Dovremmo fermarci, risposare, lavarci ma tra noi e la prossima meta ci sono solo 270 miglia e quattrro ore di macchina e certe signore non si possono far aspettare, non quando si chiamano Las Vegas.
Ero già stato tre anni prima a Sin City, una città unica, illogica, immorale, immatura e straordinariamente affascinante. Due giorni, non di più perché poi diventa noiosa. E due giorni saranno.
All’imbrunire, nel mezzo del deserto sempre più buio, all’improvviso vediamo uno scintillio, un’oasi di luce innaturale, un mondo di palazzi dalle forme più bizzarre che ci accoglie a braccia aperte. Las Vegas è un flash fisico e mentale. La voglia di esagerare e trasgredire è il welcome drink di questa città e noi vogliamo subito tracannarlo.
Prendiamo una stanza doppia a 75 dollari in un hotel incredibile con solo 3.700 stanze o giù di li.
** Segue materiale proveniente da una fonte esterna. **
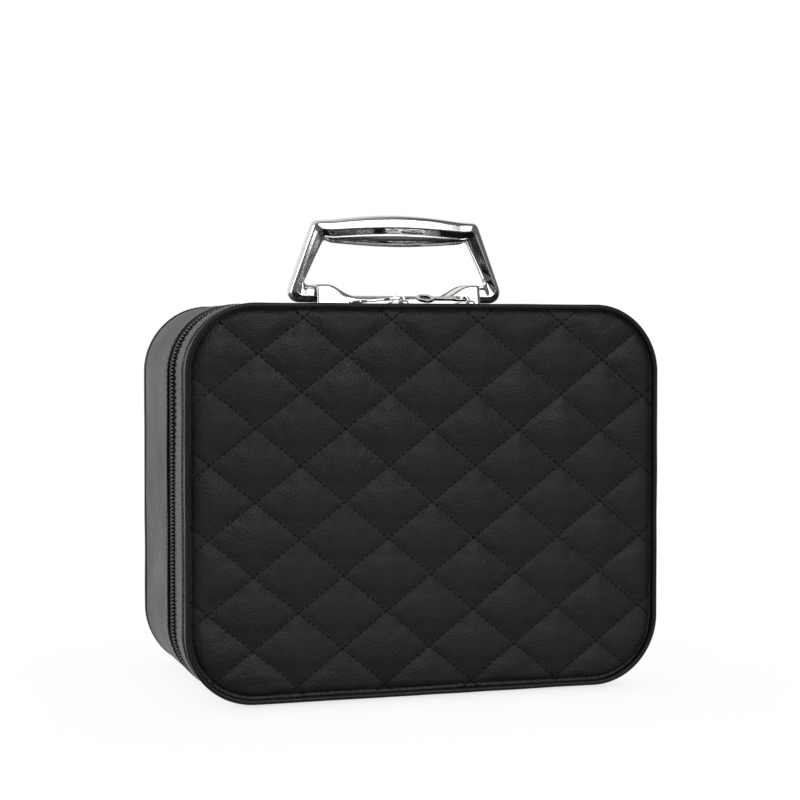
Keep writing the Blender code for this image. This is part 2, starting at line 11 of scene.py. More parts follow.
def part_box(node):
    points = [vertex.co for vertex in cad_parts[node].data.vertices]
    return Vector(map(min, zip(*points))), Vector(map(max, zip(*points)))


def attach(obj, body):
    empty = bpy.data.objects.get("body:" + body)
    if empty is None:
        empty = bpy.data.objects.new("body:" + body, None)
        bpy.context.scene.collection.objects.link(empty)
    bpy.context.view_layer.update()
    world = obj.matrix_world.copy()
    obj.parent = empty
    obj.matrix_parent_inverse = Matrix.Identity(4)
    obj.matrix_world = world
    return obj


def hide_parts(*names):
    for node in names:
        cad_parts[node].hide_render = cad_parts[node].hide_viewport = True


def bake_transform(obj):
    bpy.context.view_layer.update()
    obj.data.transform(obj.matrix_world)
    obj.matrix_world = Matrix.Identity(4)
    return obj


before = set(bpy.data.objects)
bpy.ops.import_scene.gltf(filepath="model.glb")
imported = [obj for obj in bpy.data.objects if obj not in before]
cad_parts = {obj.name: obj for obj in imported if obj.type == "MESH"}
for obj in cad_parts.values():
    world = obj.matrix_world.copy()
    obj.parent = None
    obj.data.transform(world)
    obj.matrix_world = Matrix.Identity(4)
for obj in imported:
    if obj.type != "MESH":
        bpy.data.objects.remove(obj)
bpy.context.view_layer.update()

# ---------------------------------------------------------------- sizes, in metres
BAND_LOW, BAND_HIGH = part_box("body_band")
HALF_WIDTH = BAND_HIGH.x
HEIGHT = BAND_HIGH.z
CORNER = 0.0365
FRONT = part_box("front_piping")[0].y
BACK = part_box("back_piping")[1].y
LID_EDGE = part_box("lid_band")[1].y
BODY_EDGE = BAND_LOW.y
ZIP_Y = (LID_EDGE + BODY_EDGE) / 2
ZIP_END_X = 0.080
TAPE_END_X = 0.0735           # the tapes run on under the hinge strip
TOOTH_PITCH = 0.00190
LEATHER = 0.0014              # thickness of the side leather
EDGE_SEAM = 0.0026            # from a half's edge at the zip to its sewn line
PIPING_RADIUS = 0.00135
PIPING_INSET = 0.0010
PIPING_ARC = (27.0, -266.0)   # degrees round the cord, from the tongue's inner to its outer side
PIPING_TONGUE = ((0.0009, 0.0048), (0.0022, 0.0040))      # inset, and depth behind the face

PANEL_INSET = 0.0029          # edge of the front and back covers, beside the piping
PANEL_RIM = 0.0038            # how far that edge lies behind the front or before the back
PANEL_BACK = 0.0045           # how far the covers' flat backs lie in from the same faces
PANEL_CUTS = 192              # straight cuts that trim a cover to its outline
PANEL_SHIFT = Vector((0.0005, 0.0005))    # the front cover is sewn on a little off centre
QUILT_X = 0.0238              # half of a diamond's width
QUILT_Z = 0.0190              # half of its height
QUILT_CENTER = Vector((0.0015, 0.1006))   # the point that the diamonds are turned about
QUILT_ROW = 0.0960            # from that point up to the upper row of crossings
QUILT_TURN = math.radians(1.06)           # clockwise, seen from the front
STITCH_DEPTH = FRONT + 0.0023             # the front cover's sewn lines
STITCH_LENGTH = 0.0025
STITCH_PITCH = 0.0034
THREAD = 0.00033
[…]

Sporchi e puzzolenti percorriamo l’infinita hall con mille bagagli tra cui tre forme di Parmigiano Reggiano sottovuoto da un kilo l’una che la Vanny ha portato da Reggio Emilia e che ora sgocciolano e sudano tra le nostre braccia.
Sgattaioliamo illegalmente in camera tutti e cinque e c’è ancora un sacco di posto. Ci sistemiamo bevendo vino bianco comprato per strada in un liquor store per risparmiare e ovviamente mangiando Parmigiano!
Dalla nostra stanza al marciapiede dello Strip ( il viale principale di Las Vegas) ci vogliono 20 minuti a piedi… e le tentazioni sono così tante che basta un attimo per inciamparci. Al primo bicchiere di vino la Giulia e la Vanny sono adescate da uno spacciatore. Non è un modo di dire, proprio un pusher che sta cercando clienti.
48 ore tra relax in piscina, visite agli assurdi casinò, vie crucis tra i bar di Parigi, New York, Luxor, Bellagio mille risate e pochissimo sonno. Sfatti e rincoglioniti lasciamo questa città incredibile che ci ha centrifugati e sputati fuori nelle strade desertiche.
Un paio d’ore a spendere altri soldi in un outlet sperduto nel nulla dove, complice il cambio favorevole, facciamo affari incredibili e poi con il sole ormai scomparso ci fermiamo a Beatty, minuscola cittadina ai margini del Nevada.
Hamburger e patate texane piccanti e via a letto. Tra poche ore ci aspetta la discesa nel caldo inferno della Death Valley.